• SHORT PROBLEM: Repeat all of the data precisely.

• SOURCE EXCERPT:

--------------------------------------------------

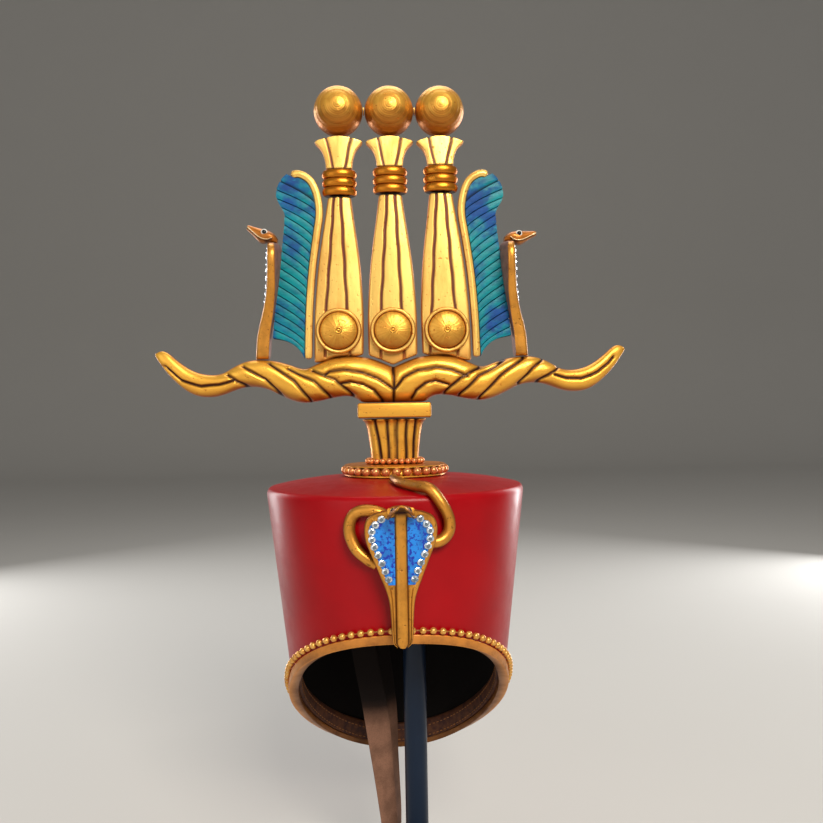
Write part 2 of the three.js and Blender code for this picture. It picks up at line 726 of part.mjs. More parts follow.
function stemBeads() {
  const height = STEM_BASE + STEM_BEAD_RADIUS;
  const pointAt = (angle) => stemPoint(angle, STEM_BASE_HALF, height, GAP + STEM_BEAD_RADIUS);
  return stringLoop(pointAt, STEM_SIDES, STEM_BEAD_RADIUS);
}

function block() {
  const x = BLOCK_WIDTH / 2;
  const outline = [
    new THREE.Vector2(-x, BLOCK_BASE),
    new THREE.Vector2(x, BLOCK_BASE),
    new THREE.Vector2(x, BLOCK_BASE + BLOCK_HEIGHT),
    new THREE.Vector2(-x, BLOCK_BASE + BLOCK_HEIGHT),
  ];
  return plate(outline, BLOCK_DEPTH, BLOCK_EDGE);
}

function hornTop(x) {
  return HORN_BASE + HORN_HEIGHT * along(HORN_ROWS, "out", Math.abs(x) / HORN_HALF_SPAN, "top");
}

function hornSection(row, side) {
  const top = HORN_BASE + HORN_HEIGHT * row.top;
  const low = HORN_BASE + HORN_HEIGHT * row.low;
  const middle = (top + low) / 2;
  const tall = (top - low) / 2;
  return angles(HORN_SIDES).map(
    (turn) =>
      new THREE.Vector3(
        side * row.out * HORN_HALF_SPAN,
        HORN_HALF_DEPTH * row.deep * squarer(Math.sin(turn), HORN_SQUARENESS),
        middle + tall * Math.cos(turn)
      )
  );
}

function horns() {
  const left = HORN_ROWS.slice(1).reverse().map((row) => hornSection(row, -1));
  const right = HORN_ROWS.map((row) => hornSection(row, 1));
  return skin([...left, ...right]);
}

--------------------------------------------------

• COMPLETE RESPONSE:
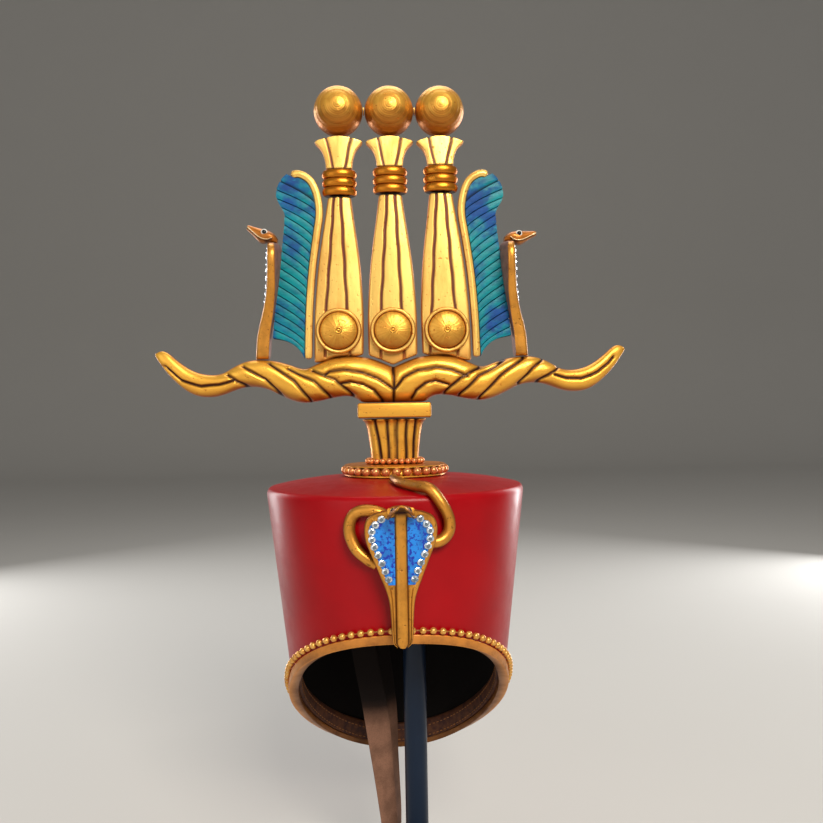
Write part 2 of the three.js and Blender code for this picture. It picks up at line 726 of part.mjs. More parts follow.
function stemBeads() {
  const height = STEM_BASE + STEM_BEAD_RADIUS;
  const pointAt = (angle) => stemPoint(angle, STEM_BASE_HALF, height, GAP + STEM_BEAD_RADIUS);
  return stringLoop(pointAt, STEM_SIDES, STEM_BEAD_RADIUS);
}

function block() {
  const x = BLOCK_WIDTH / 2;
  const outline = [
    new THREE.Vector2(-x, BLOCK_BASE),
    new THREE.Vector2(x, BLOCK_BASE),
    new THREE.Vector2(x, BLOCK_BASE + BLOCK_HEIGHT),
    new THREE.Vector2(-x, BLOCK_BASE + BLOCK_HEIGHT),
  ];
  return plate(outline, BLOCK_DEPTH, BLOCK_EDGE);
}

function hornTop(x) {
  return HORN_BASE + HORN_HEIGHT * along(HORN_ROWS, "out", Math.abs(x) / HORN_HALF_SPAN, "top");
}

function hornSection(row, side) {
  const top = HORN_BASE + HORN_HEIGHT * row.top;
  const low = HORN_BASE + HORN_HEIGHT * row.low;
  const middle = (top + low) / 2;
  const tall = (top - low) / 2;
  return angles(HORN_SIDES).map(
    (turn) =>
      new THREE.Vector3(
        side * row.out * HORN_HALF_SPAN,
        HORN_HALF_DEPTH * row.deep * squarer(Math.sin(turn), HORN_SQUARENESS),
        middle + tall * Math.cos(turn)
      )
  );
}

function horns() {
  const left = HORN_ROWS.slice(1).reverse().map((row) => hornSection(row, -1));
  const right = HORN_ROWS.map((row) => hornSection(row, 1));
  return skin([...left, ...right]);
}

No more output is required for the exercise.